(Stored items from a collection)
◇ ◇ ◇

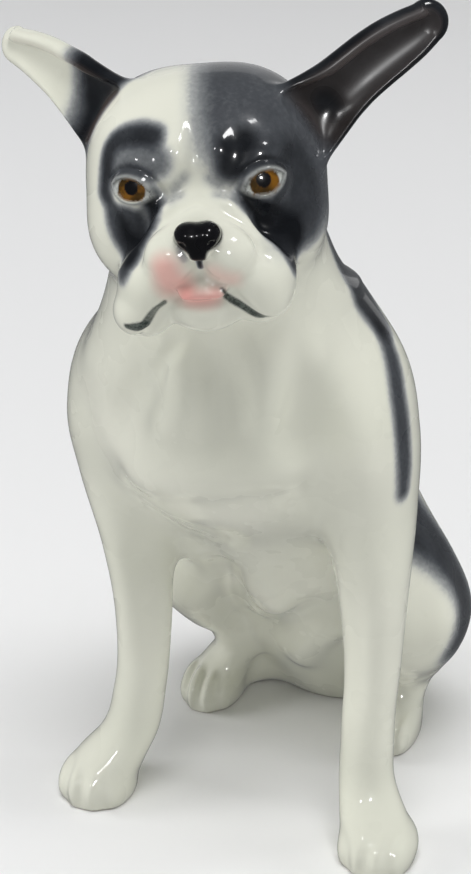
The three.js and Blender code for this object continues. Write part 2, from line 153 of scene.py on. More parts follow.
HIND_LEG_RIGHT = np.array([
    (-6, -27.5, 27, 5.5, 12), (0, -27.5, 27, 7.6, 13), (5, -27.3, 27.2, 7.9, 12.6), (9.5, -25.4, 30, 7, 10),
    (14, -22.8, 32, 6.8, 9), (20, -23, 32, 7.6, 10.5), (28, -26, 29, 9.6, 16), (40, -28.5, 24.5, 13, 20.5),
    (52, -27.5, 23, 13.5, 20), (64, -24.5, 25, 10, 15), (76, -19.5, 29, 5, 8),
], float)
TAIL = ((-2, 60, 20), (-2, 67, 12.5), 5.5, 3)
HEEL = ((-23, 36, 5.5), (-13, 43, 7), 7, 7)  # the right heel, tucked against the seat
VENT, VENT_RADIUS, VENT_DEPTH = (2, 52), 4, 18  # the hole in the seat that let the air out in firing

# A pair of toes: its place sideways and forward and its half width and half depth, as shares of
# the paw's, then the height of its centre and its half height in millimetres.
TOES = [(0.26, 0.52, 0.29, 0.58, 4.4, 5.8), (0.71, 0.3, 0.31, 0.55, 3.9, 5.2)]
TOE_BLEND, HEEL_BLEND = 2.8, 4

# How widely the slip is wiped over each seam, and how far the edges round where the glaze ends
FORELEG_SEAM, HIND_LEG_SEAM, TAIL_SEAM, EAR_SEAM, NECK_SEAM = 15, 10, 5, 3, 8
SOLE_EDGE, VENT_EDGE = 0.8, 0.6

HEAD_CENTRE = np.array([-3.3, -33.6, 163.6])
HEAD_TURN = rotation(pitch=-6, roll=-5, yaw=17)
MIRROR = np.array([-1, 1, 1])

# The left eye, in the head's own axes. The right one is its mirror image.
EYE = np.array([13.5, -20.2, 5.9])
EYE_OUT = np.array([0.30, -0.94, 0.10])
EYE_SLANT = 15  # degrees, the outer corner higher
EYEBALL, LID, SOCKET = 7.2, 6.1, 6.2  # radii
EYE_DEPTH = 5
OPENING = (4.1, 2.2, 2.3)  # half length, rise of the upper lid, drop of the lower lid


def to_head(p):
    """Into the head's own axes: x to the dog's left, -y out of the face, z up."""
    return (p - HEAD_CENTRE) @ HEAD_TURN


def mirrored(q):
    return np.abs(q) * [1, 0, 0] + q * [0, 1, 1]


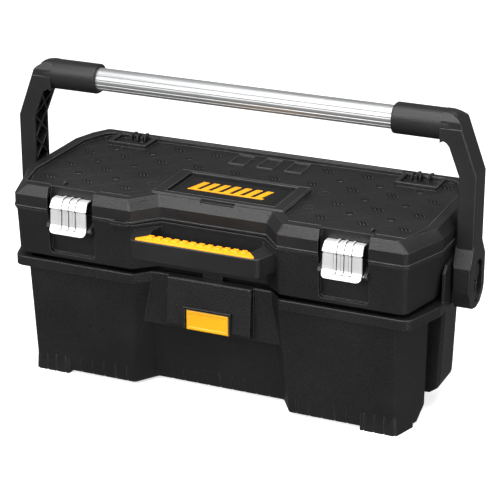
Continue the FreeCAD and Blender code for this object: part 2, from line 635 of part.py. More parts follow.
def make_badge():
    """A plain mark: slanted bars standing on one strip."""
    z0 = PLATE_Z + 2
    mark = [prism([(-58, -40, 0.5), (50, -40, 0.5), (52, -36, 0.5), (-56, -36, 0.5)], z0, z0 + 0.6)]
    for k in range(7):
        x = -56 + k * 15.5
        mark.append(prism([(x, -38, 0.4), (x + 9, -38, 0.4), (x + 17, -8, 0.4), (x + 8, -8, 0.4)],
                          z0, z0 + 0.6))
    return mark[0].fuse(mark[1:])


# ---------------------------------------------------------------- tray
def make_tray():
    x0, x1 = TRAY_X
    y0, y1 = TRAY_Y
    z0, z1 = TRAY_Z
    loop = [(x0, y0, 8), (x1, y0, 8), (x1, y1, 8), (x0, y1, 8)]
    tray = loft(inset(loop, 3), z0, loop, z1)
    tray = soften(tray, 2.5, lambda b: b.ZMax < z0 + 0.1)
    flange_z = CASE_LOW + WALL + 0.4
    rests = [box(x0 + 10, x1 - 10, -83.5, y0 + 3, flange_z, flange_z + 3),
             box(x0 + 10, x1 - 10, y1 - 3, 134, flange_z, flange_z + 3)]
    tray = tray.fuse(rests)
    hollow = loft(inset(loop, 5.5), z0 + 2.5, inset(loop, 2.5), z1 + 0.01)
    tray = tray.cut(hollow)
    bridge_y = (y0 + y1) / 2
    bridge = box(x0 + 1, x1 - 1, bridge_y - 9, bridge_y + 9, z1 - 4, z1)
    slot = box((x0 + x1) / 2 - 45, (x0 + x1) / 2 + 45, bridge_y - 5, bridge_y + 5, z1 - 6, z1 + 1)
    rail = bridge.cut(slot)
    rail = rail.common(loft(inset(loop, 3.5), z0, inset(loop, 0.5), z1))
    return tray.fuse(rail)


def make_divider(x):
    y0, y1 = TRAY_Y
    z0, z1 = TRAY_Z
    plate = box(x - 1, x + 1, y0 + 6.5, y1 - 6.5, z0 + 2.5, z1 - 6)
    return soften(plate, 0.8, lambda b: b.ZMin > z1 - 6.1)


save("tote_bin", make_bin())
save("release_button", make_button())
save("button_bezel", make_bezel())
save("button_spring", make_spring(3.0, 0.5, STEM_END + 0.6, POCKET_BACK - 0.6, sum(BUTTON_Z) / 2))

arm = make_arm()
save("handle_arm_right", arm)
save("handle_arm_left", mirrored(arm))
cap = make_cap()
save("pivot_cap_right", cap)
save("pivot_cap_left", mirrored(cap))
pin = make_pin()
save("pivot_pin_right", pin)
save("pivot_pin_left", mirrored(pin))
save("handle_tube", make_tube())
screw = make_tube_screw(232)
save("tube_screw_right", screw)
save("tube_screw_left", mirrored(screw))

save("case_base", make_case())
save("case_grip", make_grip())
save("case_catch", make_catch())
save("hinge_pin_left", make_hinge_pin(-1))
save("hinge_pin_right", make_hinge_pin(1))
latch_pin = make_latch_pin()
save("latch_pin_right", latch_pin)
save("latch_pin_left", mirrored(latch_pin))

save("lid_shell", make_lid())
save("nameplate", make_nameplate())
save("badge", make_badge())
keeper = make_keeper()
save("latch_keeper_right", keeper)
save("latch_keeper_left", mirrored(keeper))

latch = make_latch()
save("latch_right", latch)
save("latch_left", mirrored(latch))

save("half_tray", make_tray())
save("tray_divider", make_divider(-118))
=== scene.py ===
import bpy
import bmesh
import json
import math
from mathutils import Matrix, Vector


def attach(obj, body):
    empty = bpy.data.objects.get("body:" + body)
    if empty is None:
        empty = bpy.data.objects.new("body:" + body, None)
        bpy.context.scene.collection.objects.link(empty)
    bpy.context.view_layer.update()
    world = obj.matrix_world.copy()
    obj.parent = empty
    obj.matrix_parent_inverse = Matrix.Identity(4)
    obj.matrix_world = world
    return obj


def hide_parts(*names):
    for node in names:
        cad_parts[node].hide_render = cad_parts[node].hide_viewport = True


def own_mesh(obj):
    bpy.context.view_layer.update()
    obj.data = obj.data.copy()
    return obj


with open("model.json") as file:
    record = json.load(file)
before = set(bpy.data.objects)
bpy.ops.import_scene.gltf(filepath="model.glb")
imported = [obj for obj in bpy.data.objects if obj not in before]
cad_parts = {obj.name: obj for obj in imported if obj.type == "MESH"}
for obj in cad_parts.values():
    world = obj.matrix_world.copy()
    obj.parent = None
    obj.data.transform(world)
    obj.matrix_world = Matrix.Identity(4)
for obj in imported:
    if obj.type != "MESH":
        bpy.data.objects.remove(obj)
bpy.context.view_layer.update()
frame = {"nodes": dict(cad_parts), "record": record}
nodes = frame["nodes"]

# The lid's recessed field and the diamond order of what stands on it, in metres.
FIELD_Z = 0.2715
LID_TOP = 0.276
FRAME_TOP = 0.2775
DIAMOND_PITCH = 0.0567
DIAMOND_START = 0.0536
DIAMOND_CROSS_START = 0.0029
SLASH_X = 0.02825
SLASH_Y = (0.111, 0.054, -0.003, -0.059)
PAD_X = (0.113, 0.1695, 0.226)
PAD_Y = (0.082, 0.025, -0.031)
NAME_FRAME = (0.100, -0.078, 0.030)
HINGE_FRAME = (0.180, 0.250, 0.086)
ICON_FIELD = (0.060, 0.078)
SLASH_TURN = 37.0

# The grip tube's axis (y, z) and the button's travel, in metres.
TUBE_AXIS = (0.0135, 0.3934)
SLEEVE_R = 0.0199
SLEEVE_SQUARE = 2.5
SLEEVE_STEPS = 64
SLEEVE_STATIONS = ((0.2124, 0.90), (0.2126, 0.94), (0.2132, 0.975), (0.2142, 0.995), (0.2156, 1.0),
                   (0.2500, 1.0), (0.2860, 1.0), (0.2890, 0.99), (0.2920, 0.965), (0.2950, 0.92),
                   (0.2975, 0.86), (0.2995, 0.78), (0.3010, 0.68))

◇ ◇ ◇

Of the lines above, extract only those from the line with "latch = make_latch()" to the line with "in imported if", both included, exactly as written.

latch = make_latch()
save("latch_right", latch)
save("latch_left", mirrored(latch))

save("half_tray", make_tray())
save("tray_divider", make_divider(-118))
=== scene.py ===
import bpy
import bmesh
import json
import math
from mathutils import Matrix, Vector


def attach(obj, body):
    empty = bpy.data.objects.get("body:" + body)
    if empty is None:
        empty = bpy.data.objects.new("body:" + body, None)
        bpy.context.scene.collection.objects.link(empty)
    bpy.context.view_layer.update()
    world = obj.matrix_world.copy()
    obj.parent = empty
    obj.matrix_parent_inverse = Matrix.Identity(4)
    obj.matrix_world = world
    return obj


def hide_parts(*names):
    for node in names:
        cad_parts[node].hide_render = cad_parts[node].hide_viewport = True


def own_mesh(obj):
    bpy.context.view_layer.update()
    obj.data = obj.data.copy()
    return obj


with open("model.json") as file:
    record = json.load(file)
before = set(bpy.data.objects)
bpy.ops.import_scene.gltf(filepath="model.glb")
imported = [obj for obj in bpy.data.objects if obj not in before]
cad_parts = {obj.name: obj for obj in imported if obj.type == "MESH"}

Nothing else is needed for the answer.